Alerus Center welcomes UAS professionals for 16th annual summit
Speakers stress UAS’ relevance to national security, need for continuing education
GRAND FORKS – Academics, politicians, defense contractors and business leaders descended on the Alerus Center on Wednesday to apprise themselves of developments in the field of unmanned aircraft systems.
“This is such an important conference to exchange ideas, and to really hear the national direction of UAS,” said UND President Andrew Armacost, while addressing attendees. “We believe in world-class research on UAS.”
Armacost outlined the myriad of functions served by UND’s drones. Among them are energy audits of campus buildings and thermal imaging of pipes, monitoring of oil and natural gas pipelines and expedited delivery of medical supplies to remote communities.
Armacost said events such as this are a testament to the interconnectedness of UND’s science departments and the defense community, including a recently announced educational partnership with Grand Forks Air Force Base. The North Spark defense research lab will promote innovation and research and development in the field of UAS.
“As I look at many campuses, I see stovepipes of academic talent where they never speak with one another, and nothing could be further from the truth here,” said Armacost. “Whether it’s our School of Aerospace Sciences, our College of Arts and Sciences or our College of Engineering and mines, those deans and their faculty have formed an incredible connection to leverage each other’s talent to do great things in fields like UAS.”
U.S. Sen. Kevin Cramer, R-N.D., who serves on the Senate Armed Services Committee, spoke of a rapidly changing security environment, of which the U.S. must keep up with. He praised the innovative work UND is undertaking on this front.
“North Dakota’s UAS ecosystem is crucial to keeping up with our adversaries,” Cramer said. “Just in the last few years since I was here, that speed has accelerated. When I say that speed, I mean our adversaries’ speed as well as ours.”
Cramer was joined by Tim Hughes, senior vice president and general counsel at SpaceX. The two discussed SpaceX’s efforts as a contractor with the U.S. Space Force, as well as to increase global security.
One such SpaceX application is the Starlink, a satellite which provides remote internet service via space. Starlink has been used to restore internet service in Ukraine, in areas affected by Russia’s invasion. Hughes sees a future for Starlink in other parts of the world, as a bolster for cybersecurity.
Speaking on Tuesday, the first day of the summit, Sen. John Hoeven advocated for UND to partner with the National Reconnaisance Office. This partnership would entail internship opportunities at the NRO for UND space studies students, as well as research and development partnerships.

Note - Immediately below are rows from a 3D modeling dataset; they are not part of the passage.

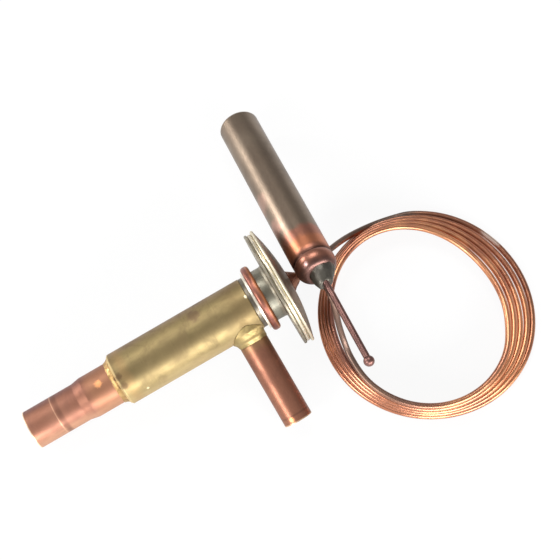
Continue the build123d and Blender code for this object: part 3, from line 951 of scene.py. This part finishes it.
@dataclass
class BodyBar:
    """The turned brass body with the parts that work inside it."""

    def build(self) -> None:
        """Dresses the body and its inner parts."""
        axes = PLACES.valve()
        stain = (104, 80, 58)
        dress(["valve_body"], MetalFinish(
            "brass_bar_turned", axes, (152, 134, 93), (118, 101, 72),
            (180, 159, 112), patch=6.5, dullness=0.7, brightness=0.35, speckle=0.6,
            grain=Grain.AROUND, grain_depth=0.1, roughness=(0.42, 0.58), metallic=0.88,
            ripple=0.14,
            # Painted light: a darker band along the top as painted shade of a dull reflection,
            # painted shade along the upper back edge and a painted cream highlight along the lower
            # front edge.
            painted_light_streaks=(PaintedLightStreak(110.0, 20.0, (116, 100, 70), 0.6),
                     PaintedLightStreak(20.0, 32.0, (118, 92, 74), 0.6),
                     PaintedLightStreak(190.0, 34.0, (212, 188, 140), 0.55)),
            bands=(Band(30.8, 31.9, (214, 190, 138), 0.7, 0.25),
                   Band(33.0, 36.0, (170, 136, 92), 0.4, 1.5, 2.5),
                   Band(72.0, 79.5, (128, 108, 74), 0.5, 3.0, 5.0)),
            marks=(Mark((61.8, 3.8, 7.9), 3.4, (112, 86, 70), 0.6),
                   Mark((38.4, -8.0, 3.5), 0.6, (250, 232, 190), 0.8),
                   Mark((78.9, 0.2, 8.7), 0.8, (252, 240, 206), 0.9),
                   Mark((32.4, -1.6, 8.4), 1.6, stain, 0.7),
                   Mark((32.6, -4.6, 7.2), 1.7, stain, 0.7),
                   Mark((64.0, 7.5, 4.0), 2.6, (104, 84, 62), 0.6),
                   Mark((74.0, -6.5, 5.6), 2.4, (100, 82, 52), 0.5))))
        steel = MetalFinish("ground_steel_parts", axes, (176, 174, 168),
                            (120, 116, 108), (224, 222, 214), patch=2.0,
                            grain=Grain.AROUND, roughness=(0.2, 0.38), metallic=1.0)
        dress(["seat_insert", "valve_pin", "push_rods"], steel)
        brass = MetalFinish("turned_inner_brass", axes, (192, 164, 104),
                            (130, 106, 64), (232, 208, 150), patch=2.4,
                            grain=Grain.AROUND, roughness=(0.24, 0.42))
        dress(["pin_carrier", "rod_guide", "adjusting_nut"], brass)
        dress(["rod_seals"], RubberFinish("seal_rubber_black", axes))
        wire = bmesh.new()
        wire.from_mesh(frame["nodes"]["superheat_spring"].data)
        finish = MetalFinish(
            "spring_wire", axes, (160, 158, 156), (96, 90, 84),
            (214, 212, 208), patch=1.6, roughness=(0.22, 0.42), metallic=1.0)
        low, high = (axes.point(end) for end in reach("superheat_spring", axes))
        add_piece("spring_working", wire, finish, ["superheat_spring"],
                  bend=(low, high))


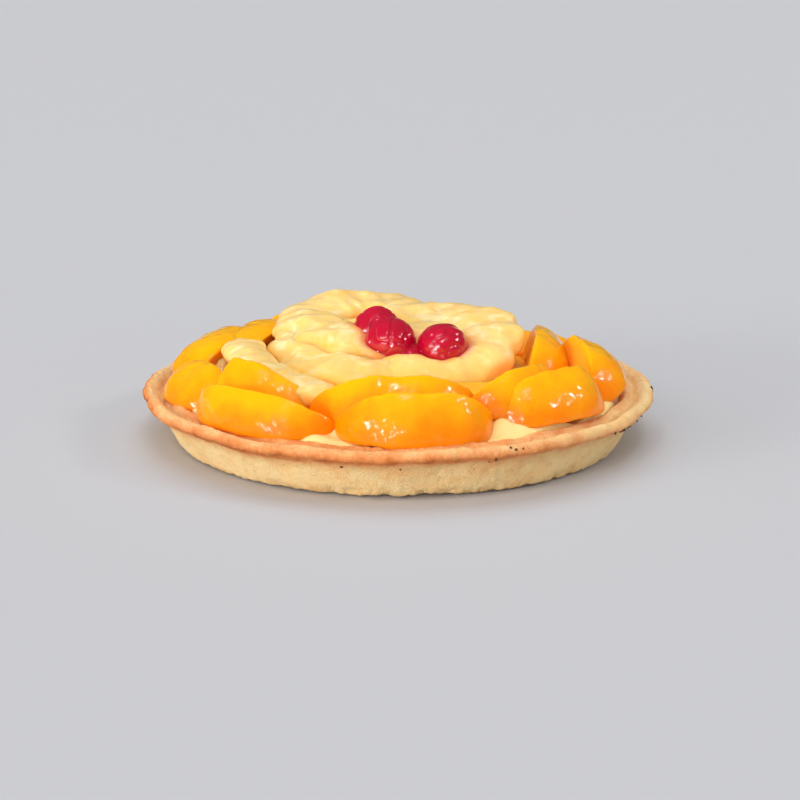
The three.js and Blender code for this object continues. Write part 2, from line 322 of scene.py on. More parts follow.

Hoeven praised the summit's growth and vision.
“When we started the UAS Summit sixteen years ago, innovation meant getting unmanned aircraft into our domestic airspace. Now, we have built partnerships that go well beyond our original vision, reaching all the way to space,” said Hoeven.
The summit hosted a leadership panel on UAS research and education, moderated by Mark Askelson, executive director of UND’s research institute for autonomous systems. The panelists discussed issues related to recruitment of younger UAS professionals, and the need for a workforce skilled in both hard science and communication skills.
“We need the engineers, we need the coders and the people who can do sensor development, but we also need to balance these skills with a shift to the humanities,” said Robert Kraus, dean of UND’s John D. Odegard School of Aerospace Sciences. “As we talk about sociology, artificial intelligence, trust in autonomous systems, the legality of operating unmanned systems in the national airspace, look where we are today. We have to include the cultural and sociological thinkers that help us integrate these challenges in.”
Matt MacVicar, manager of government relations for Rolls-Royce North America, concurred with Kraus. He asserted a need for the industry to craft a more compelling narrative pertaining to UAS’ relevance.
“The thing that we are seeking is out of the box graduates who are prepared to enter the workforce in all mediums,” said MacVicar. “Precision doesn’t always matter when you’re telling a story.”
The summit also featured several other professionals in the fields such as agriculture, delivery logistics and civil engineering, explaining UAS’ applications in their industries.